*JOB*
Copy all lines below containing "from".

*GIVEN INFORMATION*
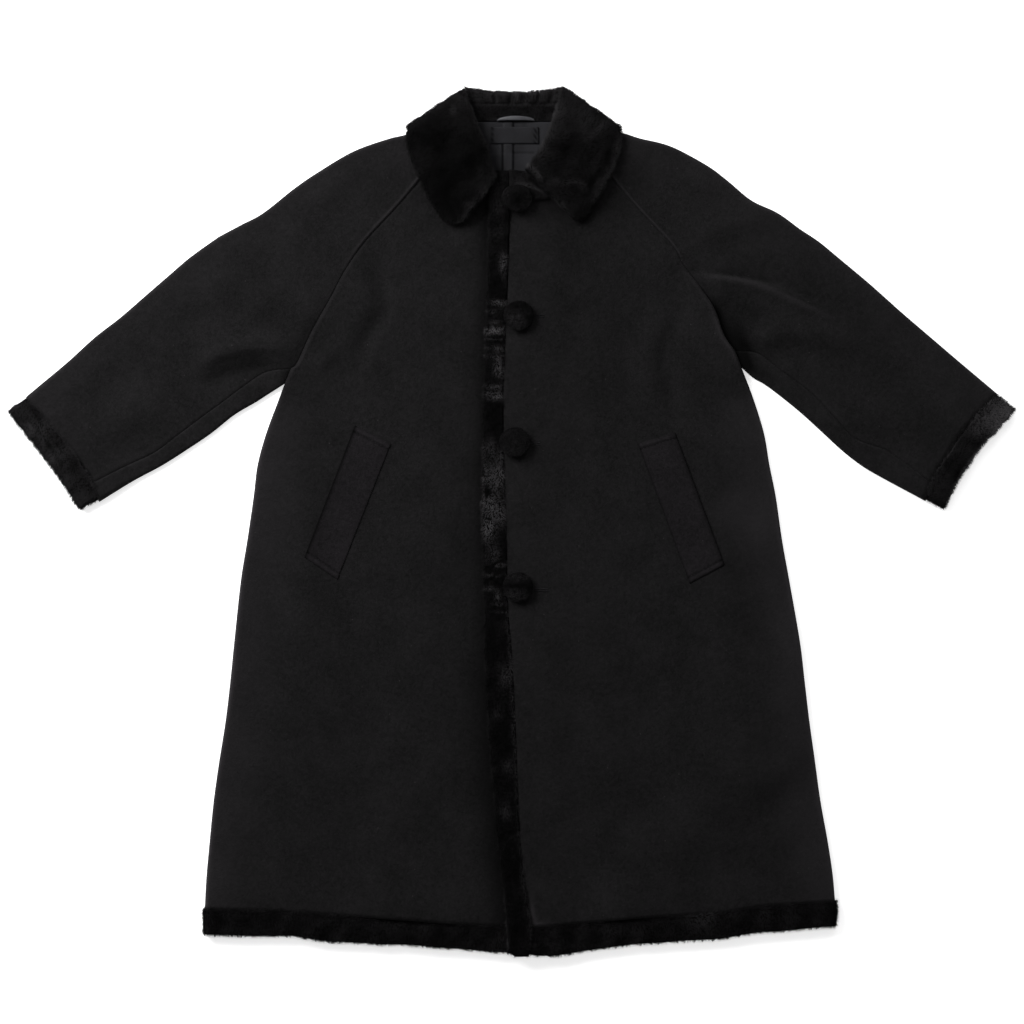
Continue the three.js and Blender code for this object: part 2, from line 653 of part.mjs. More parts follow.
const acrossCollar = [0, 0.07, 0.3, 0.55, 0.8, 0.95, 1];
const rollDrop = 4; // how far the inner edge of a leaf dips into the neck
function makeCollar() {
  const topMiddle = (x, y) => leafBottom(x, y) + fur / 2;
  const section = (row, height) =>
    acrossCollar.map((share) => {
      const [x, y] = [mix(row.inX, row.outX, share), mix(row.inY, row.outY, share)];
      return [x, y, height(x, y, share)];
    });
  const leaf = (rows) =>
    rows.map((row, i) => {
      const dip = rollDrop * smooth(0, 4, i);
      return section(row, (x, y, share) => topMiddle(x, y) - dip * (1 - smooth(0, 0.1, share)));
    });
  const fold = (line, sign) => {
    const [dx, dy] = [line.outX - line.inX, line.outY - line.inY];
    const inward = [(-dy * sign) / Math.hypot(dx, dy), (dx * sign) / Math.hypot(dx, dy)];
    const high = topMiddle((line.inX + line.outX) / 2, (line.inY + line.outY) / 2);
    const [centre, radius] = [(high + fur / 2) / 2, (high - fur / 2) / 2];
    return [1, 0.6, 0.3, 0, -0.3, -0.6, -1].map((share) => {
      const angle = share * quarter;
      const shift = radius + fur / 2 - radius * Math.cos(angle);
      const [sx, sy] = [inward[0] * shift, inward[1] * shift];
      const moved = { inX: line.inX + sx, inY: line.inY + sy, outX: line.outX + sx, outY: line.outY + sy };
      return section(moved, () => centre + radius * Math.sin(angle));
    });
  };
  const rightHalf = [...leaf(leafRight), ...fold(foldRight, 1)];
  const leftHalf = [...leaf(leafLeft), ...fold(foldLeft, -1)];
  const behind = fallBack.map((row) => section(row, () => fur / 2));
  return plush([...rightHalf, ...behind, ...leftHalf.reverse()], fur);
}

// Stand: up from the neck seam over the fall, gathered, and rolled back down behind
function makeCollarStand() {
  const columns = 4 * gathers.count;
  const rollRadius = 7;
  const [outer, inner] = [[], []];
  for (let k = 0; k <= columns; k++) {
    const side = mix(-1, 1, k / columns);
    const x = neck.centre + neck.halfWidth * side;
    const roll = neck.rollY + neck.rollRise * side * side;
    const wave = gathers.depth * (0.5 - 0.5 * Math.cos((k / columns) * gathers.count * 2 * Math.PI));
    const ease = 1 - Math.abs(side) ** 6;
    const profile = [
      { y: neck.seamY + seam, z: fur + rest, thick: standThick - 1, gather: 0 },
      { y: mix(neck.seamY, roll, 0.3), z: fur + rest, thick: standThick, gather: 0.2 },
      { y: mix(neck.seamY, roll, 0.45), z: fur + rest, thick: standThick, gather: 0.9 },
      { y: roll - rollRadius, z: fur + rest + 1, thick: standThick, gather: 1 },
    ];
    const outerRow = profile.map(({ y, z, thick, gather }) => [x, y, z + thick - wave * gather * ease]);
    const innerRow = profile.map(({ y, z }) => [x, y, z]);
    const top = fur + rest + 1 + standThick;
    for (const angle of [0.5, 0, -0.5, -1]) {
      const [c, s] = [Math.cos(angle * quarter), Math.sin(angle * quarter)];
      const thin = Math.min(top / 2 - 0.8, standThick);
      const dent = (wave * ease * (1 + angle)) / 2;
      outerRow.push([x, roll - rollRadius + (rollRadius - dent * 0.6) * c, top / 2 + (top / 2) * s]);
      innerRow.push([x, roll - rollRadius + (rollRadius - thin) * c, top / 2 + (top / 2 - thin) * s]);
    }
    outer.push(outerRow);
    inner.push(innerRow);
  }
  return sheet(outer, inner);
}

// Thin piece lying on a surface z = under(x, y), over a grid given by place(u, v)
function patch(rows, columns, place, under, thick) {
  const layer = (lift) =>
    Array.from({ length: rows + 1 }, (_, i) =>
      Array.from({ length: columns + 1 }, (_, j) => {
        const [x, y] = place(j / columns, i / rows);
        return [x, y, under(x, y) + lift];
      }),
    );
  return sheet(layer(thick), layer(0));
}

const rectangle = (piece) => (u, v) => [mix(piece.left, piece.right, u), mix(piece.top, piece.bottom, v)];
const onBack = (x, y) => backBottom(x, y) + wall + seam;

function makeLoop() {
  const columns = 12;
  const place = (u, v) => {
    const x = mix(loop.left, loop.right, u);
    const crest = mix(neck.seamY + seam, loop.top, Math.sin(Math.PI * u) ** 0.6);
    return [x, crest - v * loop.width * Math.max(0.25, Math.sin(Math.PI * u) ** 0.6)];
  };
  const height = fur + rest + standThick;
  const arch = (x) => loop.arch * Math.sin((Math.PI * (x - loop.left)) / (loop.right - loop.left));
  return patch(2, columns, place, (x) => height + arch(x), loop.thick);
}

function makeWelt(welt, under) {
  const place = (u, v) => mixPoint(mixPoint(...welt.top, u), mixPoint(...welt.end, u), v);
  return patch(9, 3, place, (x, y) => under(x, y) + seam, weltThick);
}

// Covered button: a low dome on a rounded rim
function makeButton() {
  const profile = [new THREE.Vector2(0, 0), new THREE.Vector2(button.radius - 2, 0)];
  profile.push(new THREE.Vector2(button.radius, button.rim));
  for (let k = 1; k < button.steps; k++) {
    const angle = (k / button.steps) * quarter;
    const rise = (button.height - button.rim) * Math.sin(angle);
    profile.push(new THREE.Vector2(button.radius * Math.cos(angle), button.rim + rise));
  }
  profile.push(new THREE.Vector2(0, button.height));
  return new THREE.LatheGeometry(profile, button.segments).rotateX(quarter);
}

// Joins with manifold-3d
const wasm = await Module();
wasm.setup();

function toSolid(geometry) {
  const bare = new THREE.BufferGeometry();
  bare.setAttribute("position", geometry.getAttribute("position"));
  bare.setIndex(geometry.index);
  const merged = mergeVertices(bare, 1e-3);
  const vertProperties = merged.attributes.position.array;
  const triVerts = new Uint32Array(merged.index.array);
  return new wasm.Manifold(new wasm.Mesh({ numProp: 3, vertProperties, triVerts }));
}

function joined(first, second) {
  const made = toSolid(first).add(toSolid(second)).getMesh();
  const geometry = new THREE.BufferGeometry();
  geometry.setAttribute("position", new THREE.BufferAttribute(made.vertProperties, 3));
  geometry.setIndex(new THREE.BufferAttribute(made.triVerts, 1));
  geometry.computeVertexNormals();
  return geometry;
}

const melton = { color: 0x1a191a, roughness: 0.95, metalness: 0 };
const plushFur = { color: 0x0c0b0c, roughness: 0.8, metalness: 0 };
const liningCloth = { color: 0x2c2b2e, roughness: 0.5, metalness: 0 };
const satin = { color: 0x8f8f94, roughness: 0.35, metalness: 0 };

const coat = new THREE.Group();
function add(name, geometry, look) {
  const mesh = new THREE.Mesh(geometry, new THREE.MeshStandardMaterial(look));
  mesh.name = name;
  coat.add(mesh);
  return mesh;
}

add("back", makeBack(), melton);
add("front_right", makeFrontRight(), melton);
add("front_left", makeFrontLeft(), melton);
add("sleeve_right_front", makeSleeveFront(sleeveRight, cuffRight), melton);
add("sleeve_right_back", makeSleeveBack(sleeveRight, cuffRight), melton);
add("sleeve_left_front", makeSleeveFront(sleeveLeft, cuffLeft), melton);
add("sleeve_left_back", makeSleeveBack(sleeveLeft, cuffLeft), melton);
add("cuff_right", makeCuff(cuffRight), plushFur);
add("cuff_left", makeCuff(cuffLeft), plushFur);
add("hem_band", makeHemBand(), plushFur);
add("front_band", makeEdgeBand(), plushFur);
add("collar", makeCollar(), plushFur);
add("collar_stand", makeCollarStand(), plushFur);
add("back_lining", patch(8, 8, rectangle(lining), onBack, lining.thick), liningCloth);
add("label", patch(2, 4, rectangle(label), (x, y) => onBack(x, y) + lining.thick + seam, label.thick), satin);
add("hanger_loop", makeLoop(), satin);
add("welt_right", makeWelt(weltRight, frontTop), melton);
add("welt_left", makeWelt(weltLeft, overTop), melton);
buttons.forEach(({ x, y }, index) => {
  const mesh = add(`button_${index + 1}`, makeButton(), plushFur);
  // It lies on the edge band, tilted to its slope
  const [above, below] = [button.radius, -button.radius].map((dy) => edgeBandBottom(x - button.radius, y + dy));
  mesh.position.set(x, y, (above + below) / 2 + fur + 2 * rest);
  mesh.rotation.x = Math.atan2(above - below, 2 * button.radius);
});

export default coat;
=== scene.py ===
# A long raglan wool coat with plush fur trim, buttoned and laid on its back: its looks.
# Shapes are worked out in millimetres and turned to metres when a mesh is made.
# +X is the wearer's left, +Y runs to the collar, +Z rises from the surface it lies on.
import bpy
import numpy as np
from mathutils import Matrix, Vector


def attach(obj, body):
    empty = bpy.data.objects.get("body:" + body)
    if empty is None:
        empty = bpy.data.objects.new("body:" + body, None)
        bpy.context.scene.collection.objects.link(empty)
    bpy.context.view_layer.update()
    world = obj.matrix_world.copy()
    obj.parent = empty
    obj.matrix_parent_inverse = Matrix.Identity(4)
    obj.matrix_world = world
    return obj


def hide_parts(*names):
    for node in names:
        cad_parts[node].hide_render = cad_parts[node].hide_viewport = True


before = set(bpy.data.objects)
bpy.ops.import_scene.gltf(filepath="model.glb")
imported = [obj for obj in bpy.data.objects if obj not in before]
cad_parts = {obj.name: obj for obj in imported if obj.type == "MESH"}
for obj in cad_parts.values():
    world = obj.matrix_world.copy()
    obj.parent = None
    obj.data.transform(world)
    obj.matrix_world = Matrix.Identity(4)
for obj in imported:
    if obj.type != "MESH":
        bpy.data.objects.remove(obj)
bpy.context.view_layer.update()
dice = np.random.default_rng(61)  # one seed for everything that is scattered

# Sizes shared by all pieces
# Wool, which tucks under a band, and fur bands, whose skin stops short by the pile that fills the rest
cloth = {"wall": 3.0, "layerGap": 2.6, "seam": 0.3, "bandSeam": -2.4, "rest": 0.4}
furBand = {"thick": 6.5, "pile": 1.7, "gap": 1.2}
frontStack = 2 * cloth["wall"] + cloth["layerGap"]
bandTop = 2 * furBand["thick"] + furBand["gap"]
underEdgeX = 18  # front edge of the under front, hidden by the over front
neckSeamY = 499  # seam of the back and its collar
bandRaise, bandReach = 4, 70  # how far wool rises to meet a doubled fur band, and over what length
seamDip = {"depth": 0.8, "width": 1.2}  # groove along a seam
quarter = np.pi / 2

# Outline of the body from the armpits to the hem band: left x, left y, right x, right y
sides = np.array([
    (-284, 171, 288, 191), (-292, 150, 302, 155), (-307, 110, 316, 110), (-318, 70, 323, 70),
    (-323, 30, 331, 30), (-331, -25, 339, -25), (-339, -75, 348, -75), (-347, -150, 361, -150),
    (-352, -200, 367, -200), (-358, -250, 373, -250), (-366, -300, 380, -300), (-373, -350, 387, -350),
    (-378, -400, 396, -400), (-382, -445, 402, -440), (-384, -484, 405, -474),
], float)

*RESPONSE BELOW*
Continue the three.js and Blender code for this object: part 2, from line 653 of part.mjs. More parts follow.
// Stand: up from the neck seam over the fall, gathered, and rolled back down behind
    Array.from({ length: rows + 1 }, (_, i) =>
      Array.from({ length: columns + 1 }, (_, j) => {
# +X is the wearer's left, +Y runs to the collar, +Z rises from the surface it lies on.
from mathutils import Matrix, Vector
# Outline of the body from the armpits to the hem band: left x, left y, right x, right y